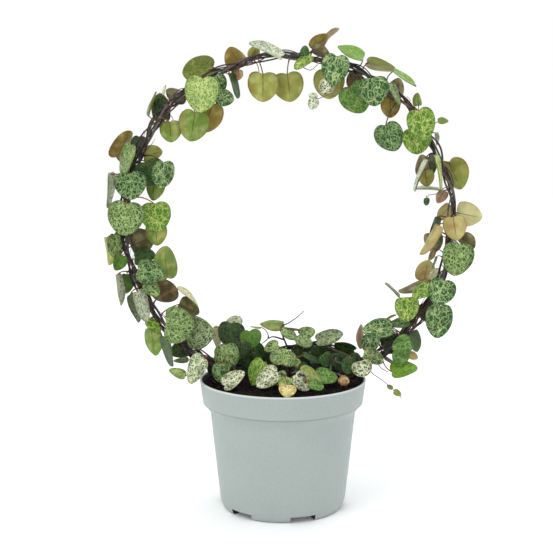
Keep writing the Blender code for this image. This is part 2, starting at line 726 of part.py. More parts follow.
def soil_cutters():
    """Plain holes round the hoop's feet and round every root."""
    cutters = new_collection("hole_cutters")
    leg, bend, _ = hoop_lengths()
    stops = [0.0, leg / 2, leg, leg + bend / 3, leg + bend * 2 / 3, leg + bend]
    left = [hoop_at(stop)[0] for stop in stops]
    left[0].z -= FOOT_HOLE_GAP
    right = [Vector((2 * HOOP_X - place.x, 0.0, place.z)) for place in left]
    holes = [bar("foot_hole", path, FOOT_HOLE_RADIUS, cutters, HOLE_ROUNDING) for path in (left, right)]
    for sprig in SPRIGS.values():
        for x, y in sprig.roots:
            path = [Vector((x, y, ROOT_FOOT_Z - FOOT_HOLE_GAP)), Vector((x, y, HOLE_TOP_Z))]
            holes.append(bar("root_hole", path, sprig.radius + HOLE_GAP, cutters, HOLE_ROUNDING))
    for hole in made_real(holes):
        mark_cutter(hole)
    return cutters


def make_soil(parts):
    draw = random.Random(SEED)
    top = [(radius, soil_top(radius)) for radius in SOIL_RINGS]
    soil = made_real([turned("soil", (*top, *SOIL_SIDE), SOIL_SEGMENTS, parts)])[0]
    for vertex in soil.data.vertices:
        if vertex.co.z > (SOIL_EDGE[1] + SOIL_BUMPS_ABOVE_EDGE) * MM:
            vertex.co.z += draw.uniform(-SOIL_BUMP, SOIL_BUMP) * MM
    finish(boolean(soil, "DIFFERENCE", soil_cutters()), "soil")


def make_hoop(parts):
    pieces = round(hoop_total() / WIRE_STEP)
    path = [hoop_at(hoop_total() * i / pieces)[0] for i in range(pieces + 1)]
    finish(bar("hoop", path, WIRE_RADIUS, parts), "hoop_wire")


def grow(name, paths, thicknesses, leaves, draw, parts):
    """One solid of the stems along the paths, their leaves and their shoots."""
    pieces = new_collection(f"{name}_pieces")
    shapes = [bar(name, path, radius, pieces) for path, radius in zip(paths, thicknesses)]
    for leaf in with_opposites(leaves):
        shapes.append(leaf_solid("leaf", leaf, paths, draw, pieces))
    for shoot in SHOOTS.get(name, ()):
        line = [seen(*point) for point in shoot.points]
        path = smooth_path([nearest(line[0], paths), *line], STEM_STEP)
        shapes.append(bar("shoot", path, shoot.radius, pieces))
        shapes += [leaf_solid("leaf", leaf, [path], draw, pieces) for leaf in shoot.leaves]
    if name in TUBERS:
        shapes.append(make_tuber(TUBERS[name], pieces))
    stem = made_real(shapes)[0]
    pieces.objects.unlink(stem)
    parts.objects.link(stem)
    whole = boolean(stem, "UNION", pieces, "MANIFOLD")
    drop_scraps(whole.data)
    finish(whole, "foliage")


def make_tuber(tuber, collection):
    """A small round tuber on a stem."""
    bpy.ops.mesh.primitive_ico_sphere_add(subdivisions=1, radius=tuber.radius * MM)
    made = bpy.context.object
    made.location = seen(tuber.x, tuber.z, tuber.y) * MM
    made.users_collection[0].objects.unlink(made)
    collection.objects.link(made)
    return made


def make_vines(parts):
    for i, (name, (first, last, leaves)) in enumerate(VINES.items()):
        start = max(hoop_length_at(first) + VINE_GAP / 2, VINE_FOOT)
        end = min(hoop_length_at(last) - VINE_GAP / 2, hoop_total() - VINE_FOOT)
        paths = [strand(winding, start, end) for winding in WINDINGS]
        thicknesses = [winding.thickness for winding in WINDINGS]
        grow(name, paths, thicknesses, leaves, random.Random(SEED + i), parts)


def sprig_paths(sprig):
    """Middle lines of a sprig's stems, the rooted ones starting deep in the soil."""
    paths = []
    for i, stem in enumerate(sprig.stems):
        line = [seen(*point) for point in stem]
        foot = []
        if i < len(sprig.roots):
            x, y = sprig.roots[i]
            foot.append(Vector((x, y, ROOT_FOOT_Z)))
            line.insert(0, Vector((x, y, ROOT_TOP_Z)))
        paths.append(foot + smooth_path(line, STEM_STEP))
    return paths


def make_sprigs(parts):
    for i, (name, sprig) in enumerate(SPRIGS.items()):
        paths = sprig_paths(sprig)
        thicknesses = [sprig.radius] * len(paths)
        grow(name, paths, thicknesses, sprig.leaves, random.Random(SEED + len(VINES) + i), parts)


def main():
    for old in list(bpy.data.objects):
        bpy.data.objects.remove(old)
    parts = new_collection("potted_string_of_hearts")
    make_pot(parts)
    make_soil(parts)
    make_hoop(parts)
    make_vines(parts)
    make_sprigs(parts)


if __name__ == "__main__":
    main()
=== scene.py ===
"""Looks of the potted string of hearts: marbled leaves, wound stems, satin pot and crumbly soil.

Metres, in the frame of the CAD. Lengths are named in millimetres and colours as on a screen,
0 to 255; both are turned into Blender's units where they are used.
A leaf is placed as the camera sees it: x and z on the hoop's plane, and y, its true depth.
"""

import math
import random
from collections import namedtuple

import bmesh
import bpy
import numpy as np
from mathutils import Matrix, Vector, noise


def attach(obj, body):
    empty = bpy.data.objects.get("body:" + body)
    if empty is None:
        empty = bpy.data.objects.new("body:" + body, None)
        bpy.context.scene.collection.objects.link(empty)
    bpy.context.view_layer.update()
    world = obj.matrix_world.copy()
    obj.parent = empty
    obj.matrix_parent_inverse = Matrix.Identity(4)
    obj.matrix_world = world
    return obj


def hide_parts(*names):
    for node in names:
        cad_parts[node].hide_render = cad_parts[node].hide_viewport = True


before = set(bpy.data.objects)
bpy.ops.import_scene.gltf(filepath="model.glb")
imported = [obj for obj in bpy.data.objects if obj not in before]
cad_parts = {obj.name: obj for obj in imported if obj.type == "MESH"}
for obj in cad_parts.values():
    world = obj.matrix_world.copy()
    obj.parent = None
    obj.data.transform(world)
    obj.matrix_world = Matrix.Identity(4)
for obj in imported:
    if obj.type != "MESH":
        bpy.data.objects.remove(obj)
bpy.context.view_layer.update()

MM = 0.001
SEED = 7

# Camera: where it stands, its tilt from straight down, and its lens on a 36 mm sensor.
EYE = Vector((-4.6, -820.0, 286.0))
CAMERA_TILT = 81.8
LENS = 75.5

# Pot: radius and height along its outline, down the outside and up the inside.
POT_OUTLINE = (
    (58.5, 93.7), (58.8, 93.95), (59.3, 94.0), (59.7, 93.8), (59.9, 93.3), (59.8, 92.4),
    (57.9, 78.4), (57.75, 77.2), (57.5, 76.9), (56.9, 76.8), (56.5, 76.5), (53.2, 71.8),
    (52.75, 71.2), (52.5, 70.4), (52.3, 68.6), (45.9, 9.0), (45.6, 6.2), (45.0, 3.6), (44.2, 1.6),
    (43.2, 0.5), (42.0, 0.0), (30.0, 0.0), (0.0, 0.0), (0.0, 6.6), (42.8, 6.6),
    (44.4, 8.0), (51.4, 71.8), (56.2, 77.4), (58.5, 93.7),
)
POT_SEGMENTS = 144
POT_COLOURS = ((154, 165, 163), (164, 174, 171), (182, 191, 187), (138, 148, 150))
# Painted shade: near black copies of the pot's colours, for the inner wall above the next height and for the faces
# inside the notches.
PAINTED_SHADE_COLOURS = ((34, 39, 38), (46, 52, 50), (60, 66, 62), (26, 24, 21))
PAINTED_SHADE_FROM_Z = 60.0
# Painted highlight: the top of the rim, between these heights, is mixed towards a near white colour.
RIM_HIGHLIGHT_Z = (92.4, 93.6)
RIM_HIGHLIGHT_COLOUR = (232, 238, 235)
# Painted shade: a darker olive line under the lip's band, rising and fading between these three heights.
LIP_SHADE_Z = (75.6, 76.9, 78.0)
LIP_SHADE_COLOUR = (122, 128, 104)
NOTCHES = 6
FIRST_NOTCH_ANGLE = 18.5
NOTCH_WIDTH = 18.5
NOTCH_HEIGHT = 4.6
NOTCH_INNER_RADIUS = 26.0
NOTCH_DEPTH = 32.0

# Soil: heaped in the middle, lumpy, with crumbs and bits of bark and fibre on it.
SOIL_EDGE = (56.8, 90.0)
SOIL_SIDE = ((55.5, 77.6), (50.8, 72.2), (43.6, 8.4))
SOIL_HEAP = 5.5
SOIL_RINGS = 44
SOIL_SEGMENTS = 150
CRUMBS = 1500
CRUMB_SIZE = (0.7, 2.6)

# Hoop: a wire bent to a circle open at the bottom, with a leg each side down into the soil.
HOOP_X = 4.0
HOOP_Z = 207.0
HOOP_RADIUS = 116.0
HOOP_END_ANGLE = 156.5
HOOP_BEND = 24.0
HOOP_FOOT_Z = 48.0
WIRE_RADIUS = 0.7

# Vines: strands wound round the wire; wander is how far their distance from it swings.
Winding = namedtuple("Winding", "radius thickness pitch phase wander")
WINDINGS = (
    Winding(2.3, 0.95, 60.0, 0, 0.15),
    Winding(2.4, 0.90, 64.0, 180, 0.15),
    Winding(2.9, 0.80, -88.0, 50, 0.2),
    Winding(2.7, 0.70, 47.0, 95, 0.25),
    Winding(3.2, 0.55, -70.0, 215, 0.3),
    Winding(3.6, 0.40, 52.0, 300, 0.35),
)
MORE_WINDINGS = (
    Winding(3.9, 0.75, 57.0, 150, 0.25),
    Winding(4.2, 0.60, -72.0, 20, 0.3),
    Winding(3.4, 0.80, 81.0, 250, 0.3),
)
THICK_VINES = ("vine_low_left", "vine_left", "vine_high_left", "vine_low_right")
LOOSE_END = 0.1
STRAND_STEP = 2.2
STRAND_SIDES = 8
VINE_OVERLAP = 0.4
VINE_FOOT = 3.0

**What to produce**
Retype only this portion of the data above: the line containing "thicknesses = [sprig.radius]", the line containing "if empty is", and all lines between them, exactly.

**Full answer**
        thicknesses = [sprig.radius] * len(paths)
        grow(name, paths, thicknesses, sprig.leaves, random.Random(SEED + len(VINES) + i), parts)


def main():
    for old in list(bpy.data.objects):
        bpy.data.objects.remove(old)
    parts = new_collection("potted_string_of_hearts")
    make_pot(parts)
    make_soil(parts)
    make_hoop(parts)
    make_vines(parts)
    make_sprigs(parts)


if __name__ == "__main__":
    main()
=== scene.py ===
"""Looks of the potted string of hearts: marbled leaves, wound stems, satin pot and crumbly soil.

Metres, in the frame of the CAD. Lengths are named in millimetres and colours as on a screen,
0 to 255; both are turned into Blender's units where they are used.
A leaf is placed as the camera sees it: x and z on the hoop's plane, and y, its true depth.
"""

import math
import random
from collections import namedtuple

import bmesh
import bpy
import numpy as np
from mathutils import Matrix, Vector, noise


def attach(obj, body):
    empty = bpy.data.objects.get("body:" + body)
    if empty is None:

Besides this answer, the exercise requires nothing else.